The Basics of Technical Analysis That You Need to Know

Technical analysis is the study of human psychology, which is represented in the form of price action. The study of historical price movements relay the fear and greed associated with financial markets as markets tend to move in the direction which generates the most significant emotions. The study of technical analysis ranges from specific trigger areas that form support and resistance levels, to statistical studies that express momentum as well as the perceived fair value of a financial security. This visual representation of price action and current psychology of price action may give an investor a picture of potential future market movements. In this article we will discuss the human emotion attached to specific price action and how that reflects supply and demand for an asset.

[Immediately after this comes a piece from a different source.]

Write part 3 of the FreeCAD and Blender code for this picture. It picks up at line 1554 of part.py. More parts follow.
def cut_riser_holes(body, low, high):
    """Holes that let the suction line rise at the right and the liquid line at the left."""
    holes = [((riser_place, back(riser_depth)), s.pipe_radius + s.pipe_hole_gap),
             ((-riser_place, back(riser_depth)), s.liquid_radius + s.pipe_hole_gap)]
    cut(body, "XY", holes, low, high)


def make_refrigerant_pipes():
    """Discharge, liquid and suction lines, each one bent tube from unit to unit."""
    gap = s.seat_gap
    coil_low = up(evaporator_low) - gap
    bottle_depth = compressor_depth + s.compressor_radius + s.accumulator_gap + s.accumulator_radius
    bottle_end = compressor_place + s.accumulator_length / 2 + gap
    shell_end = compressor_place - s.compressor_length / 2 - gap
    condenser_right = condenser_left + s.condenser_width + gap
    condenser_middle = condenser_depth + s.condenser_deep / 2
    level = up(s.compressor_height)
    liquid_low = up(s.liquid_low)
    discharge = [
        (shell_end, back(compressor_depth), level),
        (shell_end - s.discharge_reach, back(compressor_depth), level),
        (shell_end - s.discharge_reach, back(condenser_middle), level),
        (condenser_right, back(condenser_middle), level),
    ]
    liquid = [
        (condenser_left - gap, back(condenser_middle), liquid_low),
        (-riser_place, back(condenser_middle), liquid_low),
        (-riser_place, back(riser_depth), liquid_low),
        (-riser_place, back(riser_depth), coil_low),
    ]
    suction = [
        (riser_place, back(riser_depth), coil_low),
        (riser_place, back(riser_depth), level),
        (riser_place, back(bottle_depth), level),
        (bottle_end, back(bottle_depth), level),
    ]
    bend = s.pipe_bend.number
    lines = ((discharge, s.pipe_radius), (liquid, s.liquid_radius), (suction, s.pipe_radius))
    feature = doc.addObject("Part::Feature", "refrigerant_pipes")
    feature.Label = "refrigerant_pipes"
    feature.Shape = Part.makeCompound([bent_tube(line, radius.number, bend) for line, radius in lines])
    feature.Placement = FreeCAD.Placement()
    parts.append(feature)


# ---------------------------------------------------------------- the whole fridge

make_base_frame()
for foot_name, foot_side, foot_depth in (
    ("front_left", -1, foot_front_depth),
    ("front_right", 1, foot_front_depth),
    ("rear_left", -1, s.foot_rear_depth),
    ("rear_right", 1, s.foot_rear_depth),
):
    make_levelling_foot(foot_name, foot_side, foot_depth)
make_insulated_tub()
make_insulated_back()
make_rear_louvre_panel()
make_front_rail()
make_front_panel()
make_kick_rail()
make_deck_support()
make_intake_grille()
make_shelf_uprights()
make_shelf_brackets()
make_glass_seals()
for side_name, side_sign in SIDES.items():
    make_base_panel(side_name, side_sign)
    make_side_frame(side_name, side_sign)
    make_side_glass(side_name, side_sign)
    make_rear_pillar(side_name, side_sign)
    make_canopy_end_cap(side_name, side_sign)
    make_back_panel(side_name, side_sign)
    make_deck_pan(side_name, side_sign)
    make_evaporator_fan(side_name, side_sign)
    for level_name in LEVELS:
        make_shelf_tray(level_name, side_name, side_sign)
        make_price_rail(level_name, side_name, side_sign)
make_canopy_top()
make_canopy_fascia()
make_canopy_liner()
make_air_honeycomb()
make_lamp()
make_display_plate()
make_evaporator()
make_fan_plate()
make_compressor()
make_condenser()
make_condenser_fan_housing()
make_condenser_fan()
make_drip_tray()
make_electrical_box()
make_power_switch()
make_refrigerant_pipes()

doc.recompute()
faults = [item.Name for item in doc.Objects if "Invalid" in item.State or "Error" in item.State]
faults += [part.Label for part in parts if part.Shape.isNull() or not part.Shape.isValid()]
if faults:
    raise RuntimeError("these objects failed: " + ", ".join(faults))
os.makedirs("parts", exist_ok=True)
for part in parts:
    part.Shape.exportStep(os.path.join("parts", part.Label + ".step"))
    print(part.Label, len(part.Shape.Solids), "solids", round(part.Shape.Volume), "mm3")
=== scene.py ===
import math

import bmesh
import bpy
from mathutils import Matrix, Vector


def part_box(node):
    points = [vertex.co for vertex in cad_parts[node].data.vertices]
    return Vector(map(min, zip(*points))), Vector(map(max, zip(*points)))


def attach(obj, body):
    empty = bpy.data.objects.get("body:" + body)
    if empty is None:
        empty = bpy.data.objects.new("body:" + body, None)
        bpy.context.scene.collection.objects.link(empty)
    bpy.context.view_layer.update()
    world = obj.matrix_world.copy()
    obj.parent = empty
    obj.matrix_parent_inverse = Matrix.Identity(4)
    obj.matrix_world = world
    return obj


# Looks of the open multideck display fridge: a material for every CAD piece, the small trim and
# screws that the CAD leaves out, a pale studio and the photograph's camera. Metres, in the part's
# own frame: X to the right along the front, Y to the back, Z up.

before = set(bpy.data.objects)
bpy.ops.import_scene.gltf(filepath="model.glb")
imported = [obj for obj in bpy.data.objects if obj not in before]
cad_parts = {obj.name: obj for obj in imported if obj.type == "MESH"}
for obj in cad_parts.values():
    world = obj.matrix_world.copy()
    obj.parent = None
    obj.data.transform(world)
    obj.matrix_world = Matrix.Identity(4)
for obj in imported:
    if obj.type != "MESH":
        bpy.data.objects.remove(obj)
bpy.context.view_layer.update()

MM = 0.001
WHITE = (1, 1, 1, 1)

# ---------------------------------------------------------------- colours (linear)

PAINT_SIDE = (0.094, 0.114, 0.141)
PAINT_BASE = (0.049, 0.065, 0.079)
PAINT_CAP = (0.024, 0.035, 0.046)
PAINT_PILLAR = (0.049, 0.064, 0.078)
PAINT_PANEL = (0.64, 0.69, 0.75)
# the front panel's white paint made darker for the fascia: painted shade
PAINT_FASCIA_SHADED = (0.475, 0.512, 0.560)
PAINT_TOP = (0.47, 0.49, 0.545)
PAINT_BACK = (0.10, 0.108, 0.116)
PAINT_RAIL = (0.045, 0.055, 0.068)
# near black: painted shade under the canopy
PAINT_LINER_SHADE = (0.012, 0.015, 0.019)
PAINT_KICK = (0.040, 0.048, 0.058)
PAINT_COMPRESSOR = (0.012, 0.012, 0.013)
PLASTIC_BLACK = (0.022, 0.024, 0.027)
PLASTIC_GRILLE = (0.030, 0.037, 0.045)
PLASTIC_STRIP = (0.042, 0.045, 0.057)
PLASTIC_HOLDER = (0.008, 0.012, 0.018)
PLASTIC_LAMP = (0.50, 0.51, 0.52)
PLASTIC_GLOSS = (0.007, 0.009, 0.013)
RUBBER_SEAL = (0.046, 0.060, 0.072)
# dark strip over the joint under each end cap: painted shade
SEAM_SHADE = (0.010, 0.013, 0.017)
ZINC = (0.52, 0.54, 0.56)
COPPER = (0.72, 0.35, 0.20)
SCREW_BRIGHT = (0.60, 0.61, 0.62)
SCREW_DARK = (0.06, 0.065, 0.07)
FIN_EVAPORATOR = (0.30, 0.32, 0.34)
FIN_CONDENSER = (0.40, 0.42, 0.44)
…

Historical movements in the market represent how people felt at a time about a security as all the current available information is reflected in the price of an asset. As new information becomes available people change their view which is immediately reflected in the price of a security or asset. While the short term movements in price can represent noise, the distribution of price eventually leads it to an equilibrium level.

There are many tools that have been developed that may help an investor measure past price action and predict future price action based on a pattern that has recently occurred. Although past performance does not guarantee future returns, the memory of where prices moved becomes a guide to traders on which direction prices may eventually flow.

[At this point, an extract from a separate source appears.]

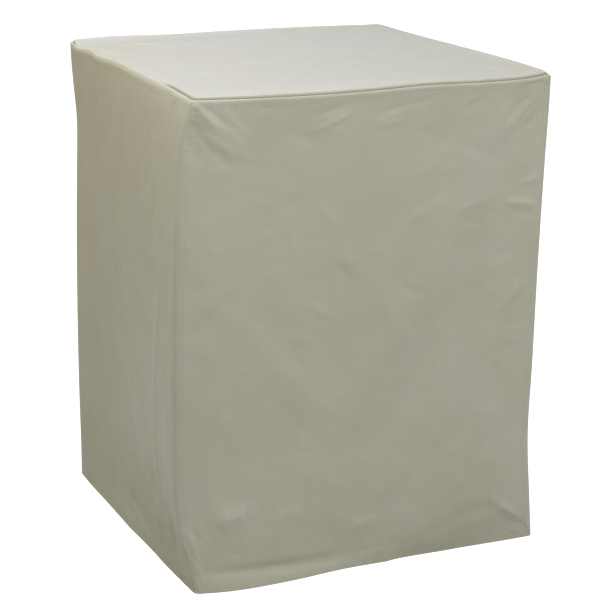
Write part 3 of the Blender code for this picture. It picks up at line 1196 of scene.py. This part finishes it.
@dataclass
class Stitching:
    """A wall's rows of stitches: under the top seam, on the hem and down its felled ends."""

    wall: WallSheet
    pitch: float = 0.0038
    length: float = 0.0029
    width: float = 0.00075
    sunk: float = 0.0001
    sides: int = 5

    def lines(self) -> list[tuple[Array, Array, bool]]:
        """Each stitch line's shares across and down the wall, and whether it runs downwards."""
        wall, felling = self.wall, self.wall.form.felling
        inner = felling.band - felling.line_in
        hem = wall.form.drop - felling.hem + felling.line_in
        lines = [(*wall.line_across(level, self.pitch), False) for level in (inner, hem)]
        if wall.felled_ends:
            for place in (inner, wall.form.side - inner):
                lines.append((*wall.line_down(place, self.pitch), True))
        return lines

    def build(self) -> bpy.types.Mesh:
        """The mesh of all the wall's stitches.

        Formula: a stitch is a spindle whose rings are at its length's 15, 50 and 85 hundredths.
        It is carried to each place on the frame of the wall's surface there: along the line,
        across it and outwards.

        Returns:
            The mesh.
        """
        step = 0.0004
        frames = []
        for across, down, downwards in self.lines():
            here = self.wall.surface(across, down)
            beside = self.wall.surface(across + step, down) - here
            below = self.wall.surface(across, down + step) - here
            outward = unit(np.cross(below, beside))
            run = unit(below if downwards else beside)
            frames.append(np.stack([here, run, np.cross(outward, run), outward], axis=1))
        frames = np.concatenate(frames)
        stations = np.array([-0.5, -0.35, 0.0, 0.35, 0.5]) * self.length
        girth = np.array([0.0, 0.8, 1.0, 0.8, 0.0]) * self.width / 2
        angle = np.arange(self.sides) * 2 * math.pi / self.sides
        ring = np.stack(np.broadcast_arrays(
            stations[1:-1, None], girth[1:-1, None] * np.cos(angle), girth[1:-1, None] * np.sin(angle)
        ), axis=-1).reshape(-1, 3)
        local = np.concatenate([[[stations[0], 0, 0]], ring, [[stations[-1], 0, 0]]])
        local[:, 2] -= self.sunk
        points = frames[:, None, 0] + np.einsum("pk,skx->spx", local, frames[:, 1:])

        n = self.sides
        each, after = np.arange(n), (np.arange(n) + 1) % n
        walls = [
            np.stack([1 + k * n + each, 1 + (k + 1) * n + each, 1 + (k + 1) * n + after,
                      1 + k * n + after], axis=1)
            for k in range(2)
        ]
        last = len(local) - 1
        tips = np.concatenate([
            np.stack([np.zeros(n, int), 1 + each, 1 + after], axis=1),
            np.stack([np.full(n, last), 1 + 2 * n + after, 1 + 2 * n + each], axis=1),
        ])
        start = np.arange(len(frames))[:, None, None] * len(local)
        quads = (np.concatenate(walls)[None] + start).reshape(-1, 4)
        triangles = (tips[None] + start).reshape(-1, 3)
        mesh = bpy.data.meshes.new(self.wall.name.replace("sheet", "stitching"))
        mesh.from_pydata(points.reshape(-1, 3), [], quads.tolist() + triangles.tolist())
        mesh.shade_smooth()
        return mesh

    def dress(self, mesh: bpy.types.Mesh, finishes: Finishes) -> bpy.types.Object:
        """Puts the stitches on the cover in their thread.

        Args:
            mesh: the wall's stitches.
            finishes: the cover's materials.

        Returns:
            The stitches' object.
        """
        piece = add_piece(mesh, finishes.made["sewing_thread"])
        report(piece)
        return piece


@dataclass
class Cover:
    """The whole cover: four walls, the top panel and the stitching."""

    finishes: Finishes
    walls: tuple[WallSheet, ...] = (
        WallSheet(
            "front_sheet", "front_wall", Side.FRONT, "front_left", "front_right", 0.110, 0.060,
            FRONT_TOP_EDGE, FRONT_HEM, FRONT_FOLDS, FRONT_CREASES, Crumple(11), True,
        ),
        WallSheet(
            "right_sheet", "right_wall", Side.RIGHT, "front_right", "back_right", 0.400, 0.300,
            RIGHT_TOP_EDGE, RIGHT_HEM, RIGHT_FOLDS, RIGHT_CREASES, Crumple(12), False,
        ),
        WallSheet(
            "back_sheet", "back_wall", Side.BACK, "back_right", "back_left", 0.300, 0.300,
            BACK_TOP_EDGE, BACK_HEM, BACK_FOLDS, BACK_CREASES, Crumple(13), True,
        ),
        WallSheet(
            "left_sheet", "left_wall", Side.LEFT, "back_left", "front_left", 0.300, 0.620,
            LEFT_TOP_EDGE, LEFT_HEM, LEFT_FOLDS, LEFT_CREASES, Crumple(14), False, (0.01, 0.52),
        ),
    )

    def build(self) -> None:
        sheets = [wall.dress(wall.build(), self.finishes) for wall in self.walls]
        top = TopSheet(self.walls)
        top_piece = top.dress(top.build(), self.finishes)
        for wall, sheet in zip(self.walls, sheets):
            stitching = Stitching(wall)
            stitches = stitching.dress(stitching.build(), self.finishes)


# The studio

@dataclass(frozen=True)
class SoftBox:
    """A large soft lamp that looks at a point."""

    name: str
    place: tuple[float, float, float]
    aim: tuple[float, float, float]
    size: tuple[float, float]
    power: float
    colour: tuple[float, float, float] = (1.0, 1.0, 1.0)

    def hang(self) -> None:
        """Adds the lamp to the scene."""
        lamp = bpy.data.lights.new(self.name, "AREA")
        lamp.shape = "RECTANGLE"
        lamp.size, lamp.size_y = self.size
        lamp.energy = self.power
        lamp.color = self.colour
        light = bpy.data.objects.new(self.name, lamp)
        bpy.context.scene.collection.objects.link(light)
        light.location = self.place
        light.rotation_mode = "QUATERNION"
        direction = Vector(self.aim) - Vector(self.place)
        light.rotation_quaternion = direction.to_track_quat("-Z", "Y")


@dataclass
class Studio:
    """A pale floor, soft light and the camera."""

    floor_level: float = -0.9462
    floor_size: float = 60.0
    floor_tone: tuple[float, float, float] = (0.6, 0.6, 0.6)
    floor_glow: float = 1.35
    floor_share: float = 0.9
    sky: tuple[float, float, float] = (1.0, 1.0, 1.0)
    sky_strength: float = 0.07
    lamps: tuple[SoftBox, ...] = (
        SoftBox(
            "lamp_above", (0.2, -0.3, 2.6), (0.0, 0.0, 0.0), (2.4, 2.4), 66.0, (0.84, 0.86, 1.0)
        ),
        SoftBox(
            "lamp_behind", (0.0, 2.2, 2.4), (0.0, 0.0, 0.0), (2.4, 2.0), 60.0, (0.54, 0.57, 1.0)
        ),
        SoftBox("lamp_right", (2.2, -3.0, 0.9), (0.2, -0.3, -0.3), (1.8, 1.8), 60.0),
        SoftBox("lamp_corner", (-1.3, -1.4, 0.9), (-0.3, -0.35, -0.15), (0.7, 0.7), 14.2),
        SoftBox("lamp_left", (-1.2, -0.3, 1.3), (-0.36, 0.0, -0.1), (0.6, 0.6), 6.8),
        SoftBox(
            "lamp_warm", (-1.6, 1.2, 1.2), (-0.36, 0.3, -0.1), (0.8, 0.8), 17.0, (1.0, 0.87, 0.42)
        ),
    )
    azimuth: float = -23.4
    elevation: float = 16.0
    roll: float = 0.18
    distance: float = 4.118
    target: tuple[float, float, float] = (0.0056, 0.0, -0.5001)
    lens: float = 120.84

    def lay_floor(self) -> None:
        """Lays a plain floor just under the hem."""
        half = self.floor_size / 2
        corners = np.array([(-half, -half), (half, -half), (half, half), (-half, half)])
        points = np.column_stack([corners, np.full(4, self.floor_level)])
        mesh = bpy.data.meshes.new("floor")
        mesh.from_pydata(points.tolist(), [], [(0, 1, 2, 3)])
        material = bpy.data.materials.new("floor_paint")
        material.use_nodes = True
        tree = Tree(material.node_tree)
        paint = material.node_tree.nodes["Principled BSDF"]
        paint.inputs["Base Color"].default_value = (*self.floor_tone, 1.0)
        paint.inputs["Roughness"].default_value = 1.0
        paint.inputs["Specular IOR Level"].default_value = 0.0
        glow = tree.add("ShaderNodeEmission", {"Strength": self.floor_glow})
        seen = tree.math("MULTIPLY", tree.add("ShaderNodeLightPath").outputs[0], self.floor_share)
        both = tree.add("ShaderNodeMixShader", {0: seen, 1: paint.outputs[0], 2: glow.outputs[0]})
        tree.tree.links.new(both.outputs[0], tree.tree.nodes["Material Output"].inputs["Surface"])
        mesh.materials.append(material)
        floor = bpy.data.objects.new("floor", mesh)
        bpy.context.scene.collection.objects.link(floor)

    def light(self) -> None:
        """Lights the scene from an even sky and the soft lamps."""
        world = bpy.data.worlds.new("sky")
        world.use_nodes = True
        tree = Tree(world.node_tree)
        seen = tree.add("ShaderNodeLightPath").outputs[0]
        strength = tree.add("ShaderNodeMapRange", {0: seen, 3: self.sky_strength, 4: 1.0})
        background = world.node_tree.nodes["Background"]
        background.inputs["Color"].default_value = (*self.sky, 1.0)
        tree.tree.links.new(strength.outputs[0], background.inputs["Strength"])
        bpy.context.scene.world = world
        for lamp in self.lamps:
            lamp.hang()
        bpy.context.scene.view_settings.view_transform = "Standard"

    def set_camera(self) -> None:
        """Sets the camera at its place, turned to the target and rolled a little."""
        turn, rise = math.radians(self.azimuth), math.radians(self.elevation)
        back = Vector((
            math.sin(turn) * math.cos(rise), -math.cos(turn) * math.cos(rise), math.sin(rise)
        ))
        right = (-back).cross(Vector((0, 0, 1))).normalized()
        up = right.cross(-back)
        roll = math.radians(self.roll)
        right, up = right * math.cos(roll) + up * math.sin(roll), (
            up * math.cos(roll) - right * math.sin(roll)
        )
        place = Vector(self.target) + back * self.distance
        lens = bpy.data.cameras.new("camera")
        lens.lens = self.lens
        lens.sensor_width = 36.0
        camera = bpy.data.objects.new("camera", lens)
        bpy.context.scene.collection.objects.link(camera)
        axes = Matrix((right, up, back)).transposed().to_4x4()
        camera.matrix_world = Matrix.Translation(place) @ axes
        bpy.context.scene.camera = camera

    def set_up(self) -> None:
        """Sets up the floor, the light and the camera."""
        self.lay_floor()
        self.light()
        self.set_camera()


def main() -> None:
    """Builds the finishes, the cover and the studio in order."""
    logging.basicConfig(level=logging.INFO, format="%(message)s")
    finishes = Finishes()
    finishes.make()
    Cover(finishes).build()
    Studio().set_up()


if __name__ == "__main__":
    main()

As prices congregate at specific levels, they entice both supply and demand, where traders are buying and selling. If buying increases relative to selling at a specific price, it is generally forced higher. As selling increases relative to buying at a specific level, the price is forced lower. One of the best ways to begin to follow prices is to define for yourself areas of supply and demand which are referred to as support and resistance.

Support and Resistance

Support is a level that designates demand where buyers are increasing relative to sellers, pushing the price higher. Resistance is the opposite of support in that it designates an area of market price action in where prices have a difficult time moving higher. The supply for a financial instrument is strong at resistance levels, and sellers are willing to either short or sell long positions (profit taking) at resistance levels.

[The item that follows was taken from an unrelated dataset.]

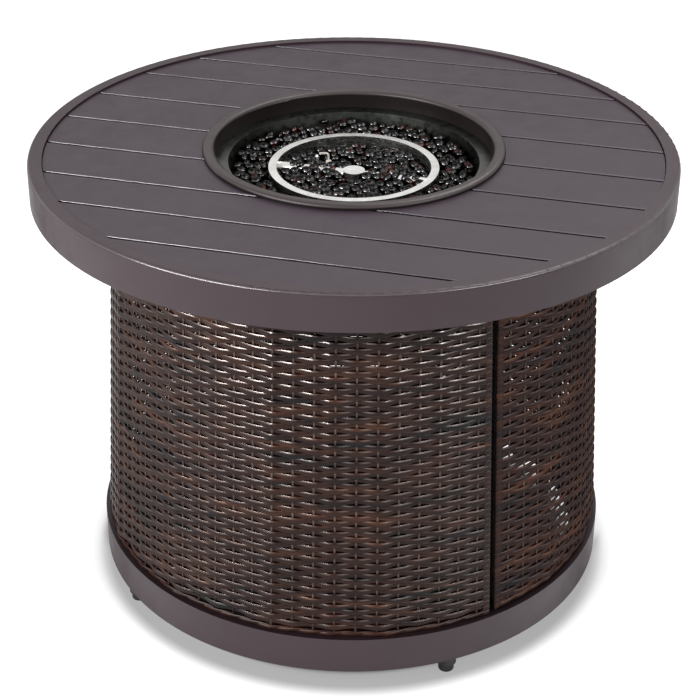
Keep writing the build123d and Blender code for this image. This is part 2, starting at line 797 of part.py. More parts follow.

When you follow prices you attempt to find levels where prices congregate. Many traders use the high of a day or the low of a day, to define short term support or resistance. You may also use weekly, or monthly highs and lows as well as intra-day highs and lows to define both support and resistance. Another way to define support and resistance is by using trend lines.

Trend Lines

A trend line connects two or more points in an effort to create a subjective area which can act as either support or resistance. Many strict technicians believe three points are required to form a trend line. Trend lines are generally downward sloping when forming resistance levels and upward sloping when forming support levels. Another generality of trend lines is the more points on the line; the more robust the line is considered, especially when it is breached.

Trend lines that form resistance are usually downward sloping, although horizontal trend lines can also form resistance. The slope of the trend line points to price levels that can be used to subjectively generate a resistance level.

A trend line can also be drawn by finding highs and lows and extending a horizontal line to find new support and resistance levels. You can also draw a channel that shows a trading range that is extended in the direction of the trend.

When a trend line is broken, there is a change in market psychology. Prior to a break of support or resistance, investors can become complacent with consolidating market price action. The breakout or breakdown, changes market sentiment, and generates a quick reaction based on the fear of a change in the market dynamic. This change in market sentiment is usually accompanied by increasing market volume. Another method of finding support and resistance is by using averages.

Moving Averages

Moving averages are also used as areas that designate support and resistance. Moving averages will quickly switch as pivot points representing support and then resistance. A moving average is often used as the fair value of a security’s price. Moving averages designate the current trend of a market, but are considered a lagging indicator. A moving average is calculated by taking the average of a specific time frame, and when you add the next day the earliest date is dropped. For example, if you are calculating a 50-day moving average, you would determine the average of 50-days, on day 51, you would drop day one from the calculation. If you want to further define the distribution of prices you may use a Bollinger band.

Bollinger Bands

When prices reach the upper Bollinger band they are considered relatively high and when prices reach the lower Bollinger band are considered relatively low. A Bollinger band, which was created by John Bollinger, calculates a moving average, and then projects 2-standard deviations above and below that moving average. Those point incorporate approximately 95% of the distribution of prices during that period which is defined by the moving average.

For example, if you used a 20-day moving average, you would have areas that defined 2-standard deviations above and below the 20-day moving average. When prices are over-extended, they generally snap back in the short-term. A measure of over-extension is the Bollinger band high and Bollinger band low. Bollinger bands incorporate 95% of all price action which means there is 5% which is unaccounted for by the study. To avoid selling when the market is continuing to move higher or buying when the market is continuing to move lower, a trader should seek confirmation from other technical tools to find a prudent entry point.

Defining support and resistance is one of the best ways you can start to learn about market changes and how to use technical analysis to evaluate future price movements.